As I was preparing for my Middle East trip and walking with Kim and Betty in the mornings, i started using walking sticks, which I also took with me on the trip. My theory was that the sticks would lend support to my aching back during long treks. It worked well in Petra, our longest walking day, but I used them less elsewhere since they are cumbersome and tended to hurt my shoulders when I leaned on them too much. I could launch another entire treatise on my recent shoulder pains, but I won’t since it just falls into the general category of non-serious aches and pains of aging. I once asked my doctor about shoulder pain and she said, “We call that 50-year-old shoulder”. I told her I wasn’t about to pay her for that particular unenlightened diagnosis.
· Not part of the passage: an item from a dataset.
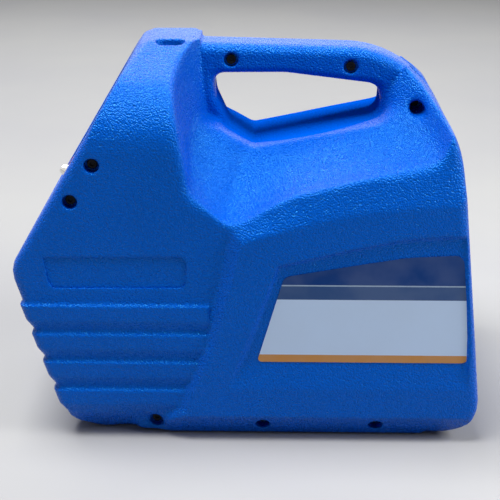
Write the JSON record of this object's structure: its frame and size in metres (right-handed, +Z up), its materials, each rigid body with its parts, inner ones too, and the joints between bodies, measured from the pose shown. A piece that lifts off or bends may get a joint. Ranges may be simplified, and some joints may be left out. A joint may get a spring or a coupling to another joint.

When I got back from the trip and was unpacking, I notices that just the act of stooping over the suitcase to unpack and sort out clothes was making my back sore. I wondered if a back brace might help since I doubt I can get my core too much stronger, my stomach muscles being already pretty solid. I have bought back braces before, mostly for motorcycle riding, and have found them almost more trouble than they are worth with their Velcro strapping and sweat-inducing closeness. But I went to Amazon shop anyway. I found a range of apparatus from $27 to $300, which just served to confuse me. My strategy was to spend enough for a good brace to give it a serious try and yet not to waste too much money should it be as marginally useful as in the past. I found one for $50 that seemed just right and I ordered it. Yesterday, when Kim and I went out for our walk, I notices a package on the front step and sure enough, it was my brace. I wasted no time and put it on right in front of the house. After velcroing it around my waste (it fit just right with none to spare…I had gotten the largest size), I grabbed the two side straps as shown in the package drawing and pulled them forward to Velcro across by flattened stomach. The back of the contraption is a web that sinches up and by pulling them, voila! That sucker tightened up around my aching back and made it immediately feel supported and much, much better. With a smile on my face, I went about my walk and almost tossed my walking sticks in the gutter.
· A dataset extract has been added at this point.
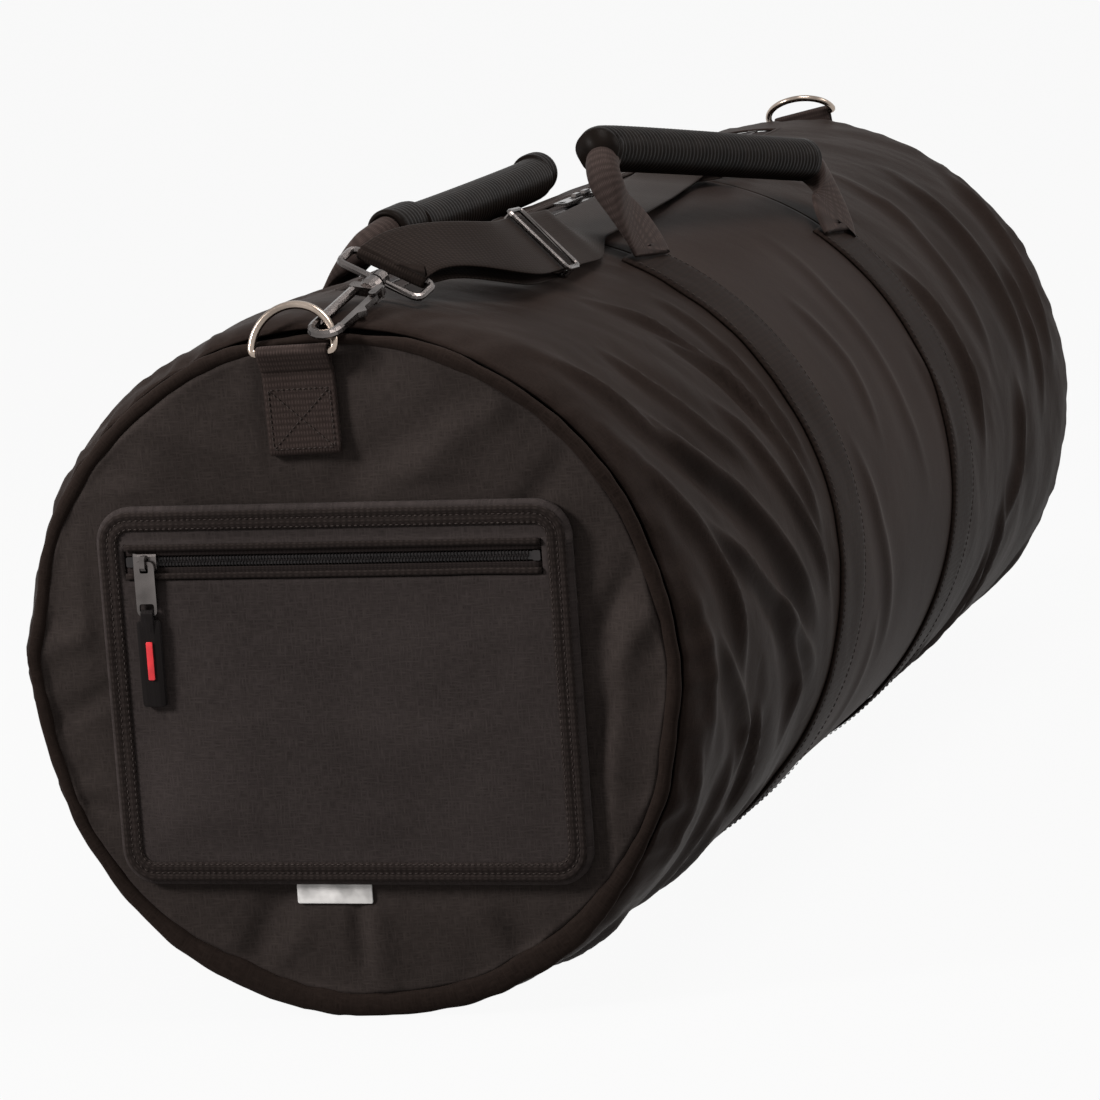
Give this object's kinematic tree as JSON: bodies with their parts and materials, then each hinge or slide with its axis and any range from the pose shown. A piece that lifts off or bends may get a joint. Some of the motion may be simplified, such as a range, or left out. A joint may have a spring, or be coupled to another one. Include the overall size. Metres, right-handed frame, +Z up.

I will try the brace again today for my walk and for some gardening work I have planned. I suspect this thing will be my yard work salvation for everything not involving a lot of bending over, since it does make that a bit difficult. I suspect I have found my crutch for the foreseeable future and am thinking I may even try it out at a cocktail party or two. I am now officially bracing for survival in this stand-up world we all live in.